■ The exercise: Reproduce the span that opens at the line containing "place = home * lying" and closes at the line containing "if empty is", both lines included, without alteration and without any other line.
***** Material *****
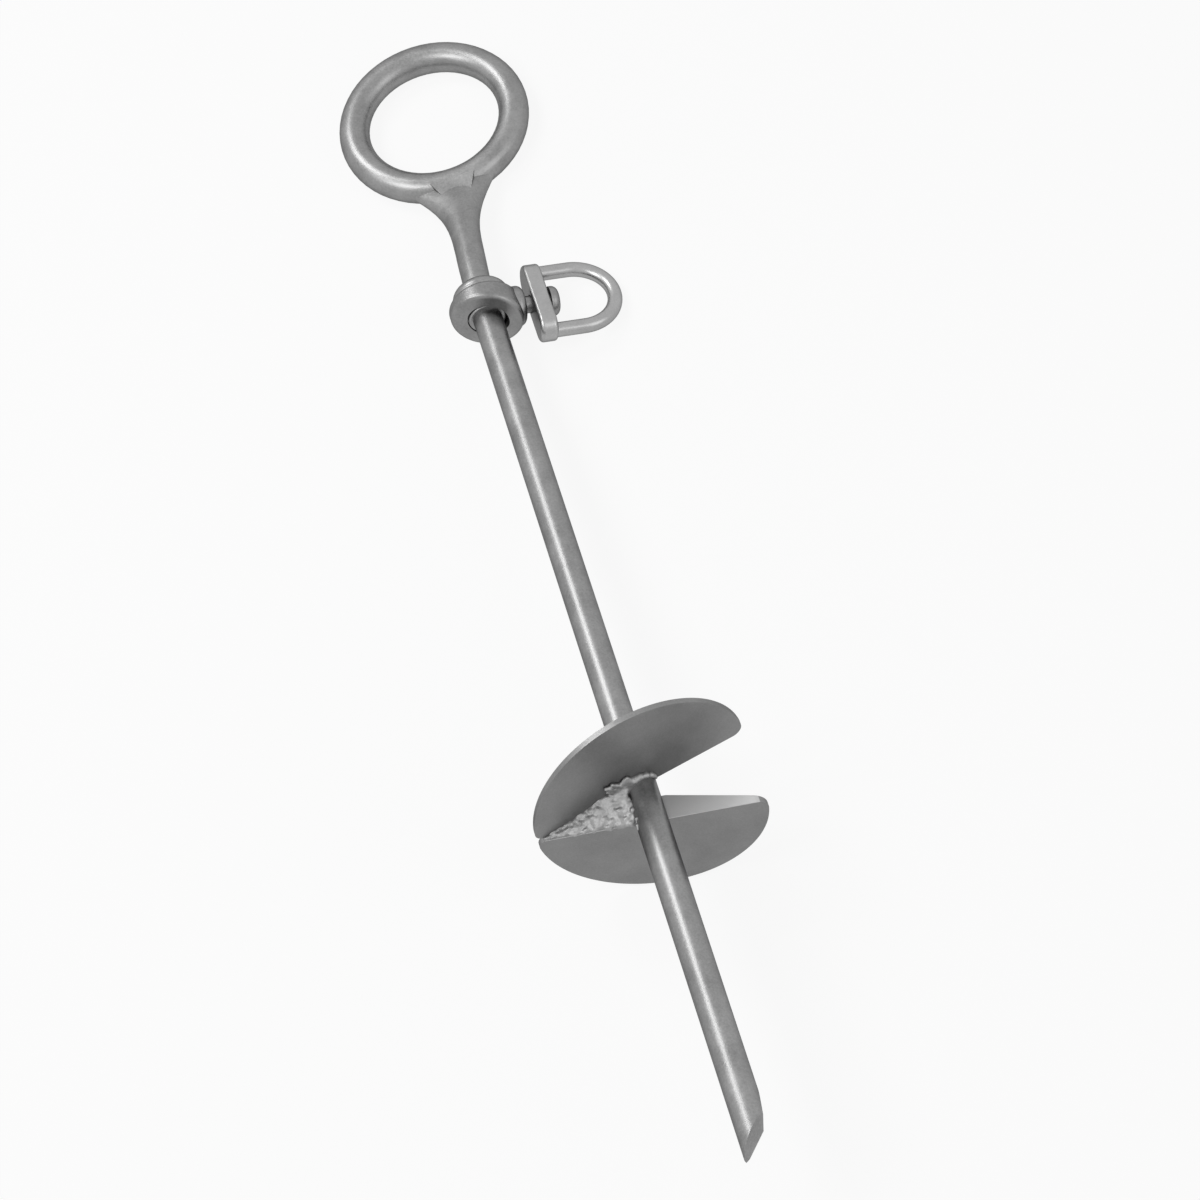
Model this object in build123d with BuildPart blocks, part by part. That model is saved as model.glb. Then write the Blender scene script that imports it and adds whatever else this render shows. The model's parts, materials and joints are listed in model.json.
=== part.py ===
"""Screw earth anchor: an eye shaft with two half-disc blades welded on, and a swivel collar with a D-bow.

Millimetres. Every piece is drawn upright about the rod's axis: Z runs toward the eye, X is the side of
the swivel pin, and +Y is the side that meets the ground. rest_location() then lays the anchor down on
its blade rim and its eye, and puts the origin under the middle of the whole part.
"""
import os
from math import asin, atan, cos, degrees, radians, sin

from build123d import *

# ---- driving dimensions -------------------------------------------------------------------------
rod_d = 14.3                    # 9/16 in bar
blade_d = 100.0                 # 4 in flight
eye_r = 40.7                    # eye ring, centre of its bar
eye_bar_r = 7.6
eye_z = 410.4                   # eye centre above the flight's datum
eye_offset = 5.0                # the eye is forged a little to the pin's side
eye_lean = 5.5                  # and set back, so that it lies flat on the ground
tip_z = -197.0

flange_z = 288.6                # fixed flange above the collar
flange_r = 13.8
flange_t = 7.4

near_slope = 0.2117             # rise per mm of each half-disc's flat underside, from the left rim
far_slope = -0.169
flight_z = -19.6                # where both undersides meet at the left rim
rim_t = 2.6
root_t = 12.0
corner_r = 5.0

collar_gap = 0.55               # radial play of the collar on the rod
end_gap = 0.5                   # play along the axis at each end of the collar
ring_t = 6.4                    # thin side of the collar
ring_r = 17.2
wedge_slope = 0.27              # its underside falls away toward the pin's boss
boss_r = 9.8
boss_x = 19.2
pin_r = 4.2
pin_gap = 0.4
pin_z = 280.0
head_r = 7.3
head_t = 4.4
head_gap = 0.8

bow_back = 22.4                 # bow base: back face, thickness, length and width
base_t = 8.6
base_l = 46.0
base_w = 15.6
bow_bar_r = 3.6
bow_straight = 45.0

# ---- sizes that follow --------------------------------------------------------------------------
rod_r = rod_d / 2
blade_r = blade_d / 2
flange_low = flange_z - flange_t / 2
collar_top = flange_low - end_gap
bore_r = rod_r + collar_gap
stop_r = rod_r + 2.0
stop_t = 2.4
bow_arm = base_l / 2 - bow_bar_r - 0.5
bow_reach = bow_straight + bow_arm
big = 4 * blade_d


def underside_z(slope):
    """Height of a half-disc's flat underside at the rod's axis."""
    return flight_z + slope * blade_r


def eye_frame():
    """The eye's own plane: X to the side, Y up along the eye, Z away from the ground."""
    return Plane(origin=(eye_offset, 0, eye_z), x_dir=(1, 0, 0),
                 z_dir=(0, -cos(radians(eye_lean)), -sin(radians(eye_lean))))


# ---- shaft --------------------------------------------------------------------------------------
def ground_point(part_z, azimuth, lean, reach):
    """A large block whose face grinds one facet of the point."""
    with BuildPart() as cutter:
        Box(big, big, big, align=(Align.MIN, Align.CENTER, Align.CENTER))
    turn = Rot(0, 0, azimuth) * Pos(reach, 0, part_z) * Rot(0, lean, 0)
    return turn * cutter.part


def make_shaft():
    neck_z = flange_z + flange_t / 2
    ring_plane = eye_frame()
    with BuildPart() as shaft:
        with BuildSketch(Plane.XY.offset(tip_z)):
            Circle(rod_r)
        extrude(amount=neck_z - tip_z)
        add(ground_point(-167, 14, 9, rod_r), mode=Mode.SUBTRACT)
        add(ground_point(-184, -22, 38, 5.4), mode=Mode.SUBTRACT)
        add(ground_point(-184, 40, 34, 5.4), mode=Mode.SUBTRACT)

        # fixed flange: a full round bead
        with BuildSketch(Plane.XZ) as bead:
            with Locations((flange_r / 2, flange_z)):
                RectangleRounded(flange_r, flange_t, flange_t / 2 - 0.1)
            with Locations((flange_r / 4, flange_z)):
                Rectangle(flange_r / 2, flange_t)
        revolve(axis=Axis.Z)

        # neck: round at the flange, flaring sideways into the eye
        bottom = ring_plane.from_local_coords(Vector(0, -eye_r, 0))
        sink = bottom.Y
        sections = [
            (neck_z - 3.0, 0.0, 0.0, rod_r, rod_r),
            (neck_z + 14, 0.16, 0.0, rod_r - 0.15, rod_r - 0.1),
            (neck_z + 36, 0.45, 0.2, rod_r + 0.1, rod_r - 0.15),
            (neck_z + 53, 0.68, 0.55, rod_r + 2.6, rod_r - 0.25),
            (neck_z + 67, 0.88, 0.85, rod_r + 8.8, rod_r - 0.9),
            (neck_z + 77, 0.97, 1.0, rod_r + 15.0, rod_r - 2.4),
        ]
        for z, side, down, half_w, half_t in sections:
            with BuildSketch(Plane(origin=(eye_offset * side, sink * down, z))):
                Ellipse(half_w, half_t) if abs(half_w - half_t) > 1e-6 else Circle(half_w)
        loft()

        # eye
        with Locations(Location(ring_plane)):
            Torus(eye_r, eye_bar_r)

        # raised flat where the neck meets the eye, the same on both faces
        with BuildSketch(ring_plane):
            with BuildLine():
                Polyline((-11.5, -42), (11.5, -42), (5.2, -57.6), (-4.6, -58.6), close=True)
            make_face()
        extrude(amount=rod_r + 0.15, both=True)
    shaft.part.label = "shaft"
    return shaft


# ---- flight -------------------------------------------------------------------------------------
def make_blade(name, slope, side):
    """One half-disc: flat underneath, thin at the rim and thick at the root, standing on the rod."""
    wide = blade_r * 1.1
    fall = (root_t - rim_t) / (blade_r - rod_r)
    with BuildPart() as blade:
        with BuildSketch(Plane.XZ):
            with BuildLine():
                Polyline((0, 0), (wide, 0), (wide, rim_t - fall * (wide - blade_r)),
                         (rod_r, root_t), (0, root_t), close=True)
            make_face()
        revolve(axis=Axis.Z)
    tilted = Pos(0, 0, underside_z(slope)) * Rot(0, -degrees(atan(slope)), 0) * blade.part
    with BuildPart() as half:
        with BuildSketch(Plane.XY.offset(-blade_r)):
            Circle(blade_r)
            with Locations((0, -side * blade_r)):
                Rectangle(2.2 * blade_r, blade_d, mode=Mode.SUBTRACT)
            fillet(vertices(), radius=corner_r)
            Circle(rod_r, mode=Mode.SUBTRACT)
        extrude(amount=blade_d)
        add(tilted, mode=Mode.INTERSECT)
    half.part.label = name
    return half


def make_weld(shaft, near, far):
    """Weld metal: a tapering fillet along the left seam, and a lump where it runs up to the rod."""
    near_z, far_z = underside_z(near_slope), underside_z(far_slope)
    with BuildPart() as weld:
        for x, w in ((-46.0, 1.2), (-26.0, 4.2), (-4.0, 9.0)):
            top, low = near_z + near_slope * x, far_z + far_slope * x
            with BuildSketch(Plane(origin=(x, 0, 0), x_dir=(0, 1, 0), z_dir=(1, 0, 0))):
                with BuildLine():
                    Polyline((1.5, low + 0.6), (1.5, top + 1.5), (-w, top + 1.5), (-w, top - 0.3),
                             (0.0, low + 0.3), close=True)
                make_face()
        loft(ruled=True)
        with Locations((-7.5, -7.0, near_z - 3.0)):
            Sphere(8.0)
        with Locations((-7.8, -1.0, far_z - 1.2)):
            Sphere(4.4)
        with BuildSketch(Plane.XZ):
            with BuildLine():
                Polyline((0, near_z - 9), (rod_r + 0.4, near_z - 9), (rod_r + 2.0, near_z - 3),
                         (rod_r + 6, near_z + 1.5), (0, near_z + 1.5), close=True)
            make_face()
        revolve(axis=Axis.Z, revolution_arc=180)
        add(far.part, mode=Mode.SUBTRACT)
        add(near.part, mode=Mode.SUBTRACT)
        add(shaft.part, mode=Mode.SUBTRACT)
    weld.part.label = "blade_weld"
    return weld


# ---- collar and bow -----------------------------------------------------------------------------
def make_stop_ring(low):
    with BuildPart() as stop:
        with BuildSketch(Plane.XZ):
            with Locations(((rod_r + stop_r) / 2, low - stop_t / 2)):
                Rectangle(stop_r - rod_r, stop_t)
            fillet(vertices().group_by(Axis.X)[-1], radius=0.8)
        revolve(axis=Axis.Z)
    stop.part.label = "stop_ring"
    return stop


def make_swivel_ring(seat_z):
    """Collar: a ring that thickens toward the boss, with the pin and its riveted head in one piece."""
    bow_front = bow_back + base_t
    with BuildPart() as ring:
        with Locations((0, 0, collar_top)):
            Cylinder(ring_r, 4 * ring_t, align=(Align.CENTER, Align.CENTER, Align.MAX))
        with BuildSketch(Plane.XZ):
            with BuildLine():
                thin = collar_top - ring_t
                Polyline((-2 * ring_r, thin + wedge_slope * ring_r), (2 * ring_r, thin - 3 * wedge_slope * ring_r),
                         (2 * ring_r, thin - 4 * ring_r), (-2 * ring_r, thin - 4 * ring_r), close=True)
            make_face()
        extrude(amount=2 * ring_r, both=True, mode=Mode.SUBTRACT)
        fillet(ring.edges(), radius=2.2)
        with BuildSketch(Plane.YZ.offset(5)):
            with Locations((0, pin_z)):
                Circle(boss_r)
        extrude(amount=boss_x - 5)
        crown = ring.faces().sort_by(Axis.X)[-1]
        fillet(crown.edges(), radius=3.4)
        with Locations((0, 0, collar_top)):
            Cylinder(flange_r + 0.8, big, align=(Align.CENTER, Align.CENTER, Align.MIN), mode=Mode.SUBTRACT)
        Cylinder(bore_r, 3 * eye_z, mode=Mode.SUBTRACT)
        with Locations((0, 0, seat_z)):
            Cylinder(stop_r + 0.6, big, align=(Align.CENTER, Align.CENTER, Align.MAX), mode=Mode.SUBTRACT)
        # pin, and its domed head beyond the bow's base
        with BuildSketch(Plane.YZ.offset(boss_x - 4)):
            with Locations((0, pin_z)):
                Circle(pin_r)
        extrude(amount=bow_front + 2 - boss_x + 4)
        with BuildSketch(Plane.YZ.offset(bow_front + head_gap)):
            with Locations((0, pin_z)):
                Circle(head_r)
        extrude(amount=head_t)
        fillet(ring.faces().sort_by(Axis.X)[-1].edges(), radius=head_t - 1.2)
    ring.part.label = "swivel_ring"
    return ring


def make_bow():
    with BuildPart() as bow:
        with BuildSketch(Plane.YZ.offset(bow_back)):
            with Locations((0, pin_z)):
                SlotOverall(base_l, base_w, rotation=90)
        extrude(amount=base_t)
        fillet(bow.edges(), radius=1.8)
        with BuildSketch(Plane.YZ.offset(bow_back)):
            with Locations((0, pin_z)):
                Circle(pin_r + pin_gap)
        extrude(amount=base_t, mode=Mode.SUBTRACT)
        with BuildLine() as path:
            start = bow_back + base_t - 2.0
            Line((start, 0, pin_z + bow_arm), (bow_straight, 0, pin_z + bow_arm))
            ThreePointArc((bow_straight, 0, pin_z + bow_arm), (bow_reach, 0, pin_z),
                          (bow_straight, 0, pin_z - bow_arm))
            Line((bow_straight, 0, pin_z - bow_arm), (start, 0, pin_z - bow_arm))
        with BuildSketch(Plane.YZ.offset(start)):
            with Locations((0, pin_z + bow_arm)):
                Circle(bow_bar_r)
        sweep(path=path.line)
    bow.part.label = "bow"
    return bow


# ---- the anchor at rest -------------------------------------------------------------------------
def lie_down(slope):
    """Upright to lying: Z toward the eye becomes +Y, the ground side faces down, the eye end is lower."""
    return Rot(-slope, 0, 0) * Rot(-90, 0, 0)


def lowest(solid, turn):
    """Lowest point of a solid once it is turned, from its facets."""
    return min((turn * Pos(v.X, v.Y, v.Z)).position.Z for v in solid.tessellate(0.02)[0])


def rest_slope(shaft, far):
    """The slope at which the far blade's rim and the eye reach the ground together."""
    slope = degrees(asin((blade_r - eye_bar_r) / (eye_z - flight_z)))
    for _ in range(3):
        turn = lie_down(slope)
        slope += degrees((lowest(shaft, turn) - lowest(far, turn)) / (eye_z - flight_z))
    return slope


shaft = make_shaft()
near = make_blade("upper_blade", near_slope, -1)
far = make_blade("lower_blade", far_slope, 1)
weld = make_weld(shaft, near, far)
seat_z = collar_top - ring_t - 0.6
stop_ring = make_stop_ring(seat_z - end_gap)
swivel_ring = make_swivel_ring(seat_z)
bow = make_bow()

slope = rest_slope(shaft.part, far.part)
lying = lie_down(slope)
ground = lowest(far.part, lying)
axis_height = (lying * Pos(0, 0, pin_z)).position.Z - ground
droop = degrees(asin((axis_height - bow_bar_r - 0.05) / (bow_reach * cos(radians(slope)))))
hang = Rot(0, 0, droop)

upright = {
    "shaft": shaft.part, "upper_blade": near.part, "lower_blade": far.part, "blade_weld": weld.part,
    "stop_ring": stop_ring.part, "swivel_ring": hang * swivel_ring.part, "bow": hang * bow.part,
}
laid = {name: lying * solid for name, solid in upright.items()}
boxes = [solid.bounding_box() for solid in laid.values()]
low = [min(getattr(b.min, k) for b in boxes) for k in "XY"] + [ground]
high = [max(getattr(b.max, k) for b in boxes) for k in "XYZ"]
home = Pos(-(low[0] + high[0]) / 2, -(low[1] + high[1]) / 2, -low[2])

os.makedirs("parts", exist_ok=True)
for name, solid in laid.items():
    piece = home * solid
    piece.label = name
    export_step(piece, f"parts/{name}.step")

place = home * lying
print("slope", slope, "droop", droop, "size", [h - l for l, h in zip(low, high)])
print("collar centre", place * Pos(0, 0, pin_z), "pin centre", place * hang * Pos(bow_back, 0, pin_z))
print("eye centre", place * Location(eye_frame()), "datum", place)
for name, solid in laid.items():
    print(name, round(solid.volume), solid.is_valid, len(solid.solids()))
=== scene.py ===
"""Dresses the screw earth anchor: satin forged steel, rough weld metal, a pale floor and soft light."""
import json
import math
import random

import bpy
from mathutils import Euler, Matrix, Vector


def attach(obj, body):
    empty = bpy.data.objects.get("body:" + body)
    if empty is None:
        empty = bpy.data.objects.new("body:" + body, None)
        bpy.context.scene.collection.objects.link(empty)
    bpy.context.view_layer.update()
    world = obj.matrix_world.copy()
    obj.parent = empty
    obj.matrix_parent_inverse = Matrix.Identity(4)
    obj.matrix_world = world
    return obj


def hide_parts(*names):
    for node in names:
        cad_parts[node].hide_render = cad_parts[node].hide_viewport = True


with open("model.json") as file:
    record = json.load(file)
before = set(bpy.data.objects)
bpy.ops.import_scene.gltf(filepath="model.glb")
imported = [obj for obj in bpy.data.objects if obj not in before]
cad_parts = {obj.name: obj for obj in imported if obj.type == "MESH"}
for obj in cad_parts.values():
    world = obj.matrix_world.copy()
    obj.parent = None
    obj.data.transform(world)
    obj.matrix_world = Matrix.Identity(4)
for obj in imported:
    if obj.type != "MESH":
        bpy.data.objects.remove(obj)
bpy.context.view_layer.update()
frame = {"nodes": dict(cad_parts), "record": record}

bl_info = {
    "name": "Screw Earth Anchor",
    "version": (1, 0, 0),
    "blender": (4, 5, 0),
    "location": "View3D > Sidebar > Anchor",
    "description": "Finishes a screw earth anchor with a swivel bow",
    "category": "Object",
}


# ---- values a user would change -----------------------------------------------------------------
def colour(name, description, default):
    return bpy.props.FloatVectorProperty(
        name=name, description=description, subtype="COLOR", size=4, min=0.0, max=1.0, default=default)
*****
■ Worked solution:
place = home * lying
print("slope", slope, "droop", droop, "size", [h - l for l, h in zip(low, high)])
print("collar centre", place * Pos(0, 0, pin_z), "pin centre", place * hang * Pos(bow_back, 0, pin_z))
print("eye centre", place * Location(eye_frame()), "datum", place)
for name, solid in laid.items():
    print(name, round(solid.volume), solid.is_valid, len(solid.solids()))
=== scene.py ===
"""Dresses the screw earth anchor: satin forged steel, rough weld metal, a pale floor and soft light."""
import json
import math
import random

import bpy
from mathutils import Euler, Matrix, Vector


def attach(obj, body):
    empty = bpy.data.objects.get("body:" + body)
    if empty is None:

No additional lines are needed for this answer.